REAL GHOST STORIES by William T. Stead

PART IV. PREMONITIONS AND SECOND SIGHT.

Here, again, it could not possibly have been said that my premonition had any share in bringing about its realisation. It was not known by Mr. Ashton Dilke's most intimate friends in October that he would not be able to face another session. I did not even know that he was ill, and my vision, so far from being based on any calculation of Mr. Morley's chances of securing a seat in Parliament, was quite independent of all electoral changes. My vision, my message, my premonition, or whatever you please to call it, was strictly limited to one point, Mr. Morley only coming into it indirectly. I was to have charge of certain duties which necessitated his disappearance from Northumberland Street. Note also that my message did not say that I was to be _editor_ of the _Pall Mall Gazette_ on Mr. Morley's departure, nor was I ever in strict title editor of that paper. I edited it, but Mr. Yates Thompson was nominally editor-in-chief, nor did I ever admit that I was editor until I was in the dock at the Old Bailey, when it would have been cowardly to have seemed to evade the responsibility of a position which I practically occupied, although, as a matter of fact, the post was never really conferred upon me.

_My Imprisonment._

The third instance which I will quote is even more remarkable, and entirely precluded any possibility of my premonition having any influence whatever in bringing about its realization. During what is known as the Armstrong trial it became evident from the judge's ruling that a conviction must necessarily follow. I was accused of having conspired to take Eliza Armstrong from her parents without their consent. My defence was that her mother had sold the child through a neighbour for immoral purposes. I never alleged that the father had consented, and the judge ruled with unmistakable emphasis that her mother's consent, even if proved, was not sufficient. Here I may interpolate a remark to the effect that if Mrs. Armstrong had been asked to produce her marriage lines the sheet anchor of the prosecution would have given way, for long after the trial it was discovered that from a point of law Mr. Armstrong had no legal rights over Eliza, as she was born out of wedlock. The council in the case, however, said we had no right to suggest this, however much we suspected it, unless we were prepared with evidence to justify the suggestion. As at that time we could not find the register of marriage at Somerset House the question was not put, and we were condemned largely on the false assumption that her father had legal rights as custodian of his daughter. And this, as it happened, was not the case. This, however, by the way.

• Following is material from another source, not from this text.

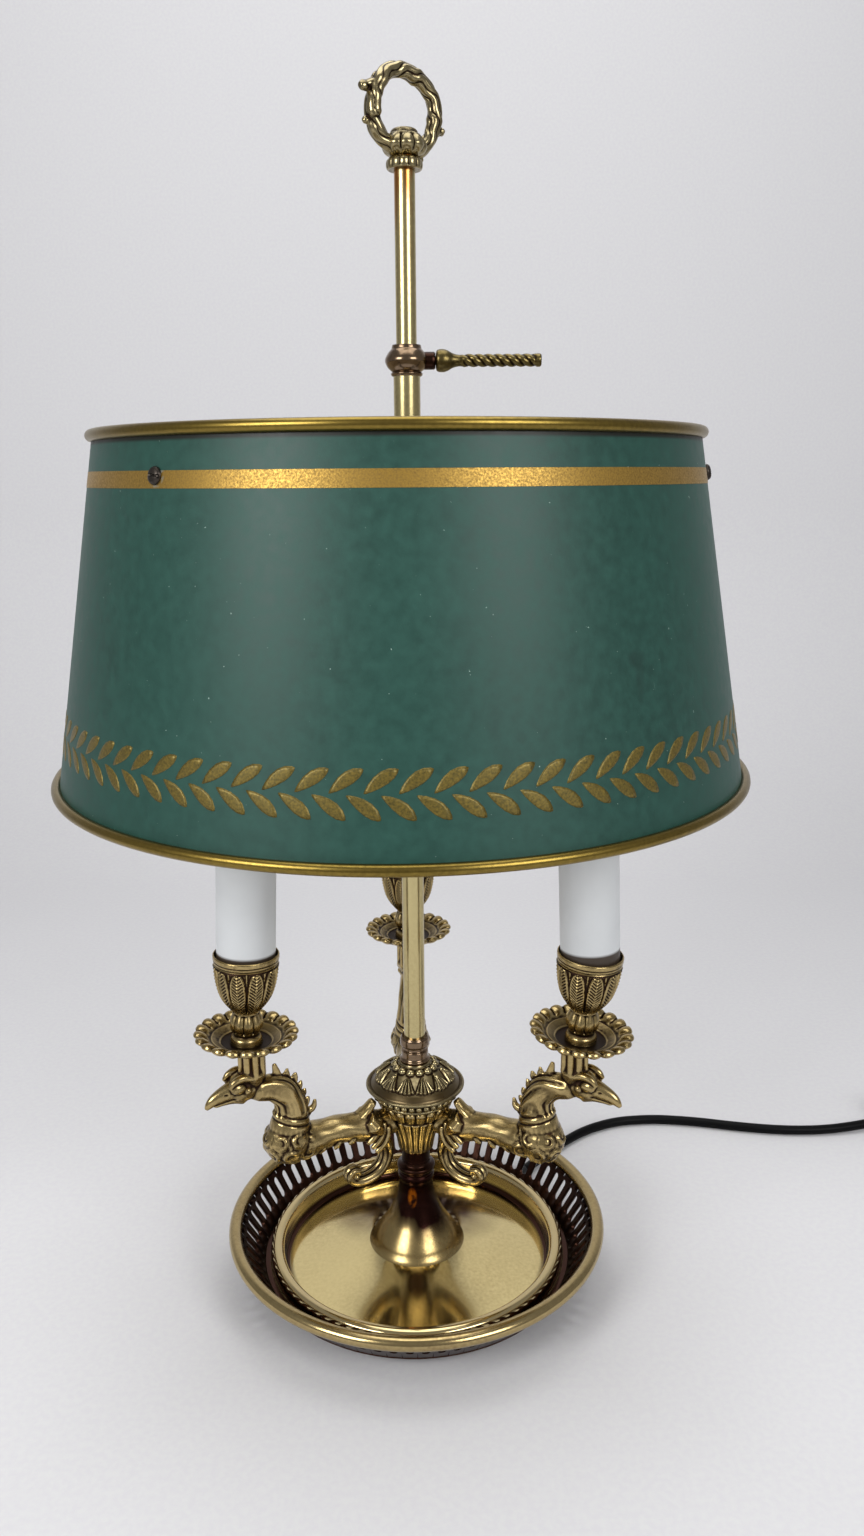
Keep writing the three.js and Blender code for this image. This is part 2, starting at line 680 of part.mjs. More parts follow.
function birdArm() {
  const [curlReach, curlHeight, curlRadius] = birdStations([curlShares])[0];
  const curlWidth = armDepth * curlWidthShare;
  const curl = new THREE.CylinderGeometry(curlRadius, curlRadius, curlWidth, leastSides)
    .translate(curlReach, 0, 0)
    .translate(0, 0, curlHeight);
  const stub = rodOf(stubRadius, birdBottom + armDepth * stubBottomShare, stubTop, leastSides).translate(
    armReach, 0, 0,
  );
  const bird = joined([
    limb(birdStations(bodyShares), leastSides),
    limb(birdStations(neckShares), leastSides),
    limb(birdStations(tailShares), rimSides, tailWidthShare),
    limb(birdStations(bracketShares), spikeSides),
    ...crestShares.map((spike) => limb(birdStations(spike), spikeSides, crestWidthShare)),
    curl,
    stub,
  ]);
  return carved(bird, [urnRoom()]);
}

// Candle pan, cup, sleeve, socket and bulb

const panShares = [[0.31, 0], [1, 0.86], [0.98, 1], [0.72, 0.64]];
function dripPan() {
  const outline = [
    [0, 0],
    ...outlineOf(panShares, panRadius, 0, panHeight),
    [cupShares[0][0] * cupRadius, panSeat],
    [0, panSeat],
  ];
  const pan = turned(outline, 2 * panLobes);
  const place = pan.getAttribute('position');
  for (let i = 0; i < place.count; i += 1) {
    const [x, y] = [place.getX(i), place.getY(i)];
    const radius = Math.hypot(x, y);
    const step = Math.round((Math.atan2(y, x) / Math.PI) * panLobes);
    if (radius < panRadius * 0.9 || step % 2 === 0) continue;
    const share = (radius - panLobeDepth) / radius;
    place.setXY(i, x * share, y * share);
  }
  return pan;
}

const cupShares = [
  [0.47, 0], [0.42, 0.09], [0.49, 0.18], [0.39, 0.36], [0.54, 0.41], [0.8, 0.52], [0.87, 0.66],
  [0.9, 0.82], [1, 0.94], [1, 1],
];
function candleCup() {
  const outline = [
    [0, 0],
    ...outlineOf(cupShares, cupRadius, 0, cupHeight),
    [cupBore, cupHeight],
    [cupBore, cupSeat],
    [cupPocket, cupSeat],
    [cupPocket, cupPocketFloor],
    [0, cupPocketFloor],
  ];
  return turned(outline, smallSides);
}

const sleeveSocketTop = sleeveLength - socketBelowSleeve;
function lampSocket(drop) {
  const outline = [
    [0, -drop],
    [socketNeck, -drop],
    [socketNeck, socketNeck],
    [socketRadius, 2 * socketNeck],
    [socketRadius, sleeveSocketTop],
    [socketBore, sleeveSocketTop],
    [socketBore, sleeveSocketTop - socketDepth],
    [0, sleeveSocketTop - socketDepth],
  ];
  return turned(outline, tinySides);
}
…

When the trial was drawing to a close, conviction being certain, the question was naturally discussed as to what the sentence would be. Many of my friends, including those actively engaged in the trial on both sides, were strongly of opinion that under the circumstances it was certain I should only be bound over in my own recognisance to come up for judgment when called for. The circumstances were almost unprecedented; the judge, and the Attorney-General, who prosecuted, had in the strongest manner asserted that they recognised the excellence of the motives which had led me to take the course which had landed me in the dock. The Attorney-General himself was perfectly aware that his Government could never have passed the Criminal Law Amendment Act--would never even have attempted to do so--but for what I had done. The jury had found me guilty, but strongly recommended me to mercy on the ground, as they said, that I had been deceived by my agent. The conviction was very general that no sentence of imprisonment would be inflicted.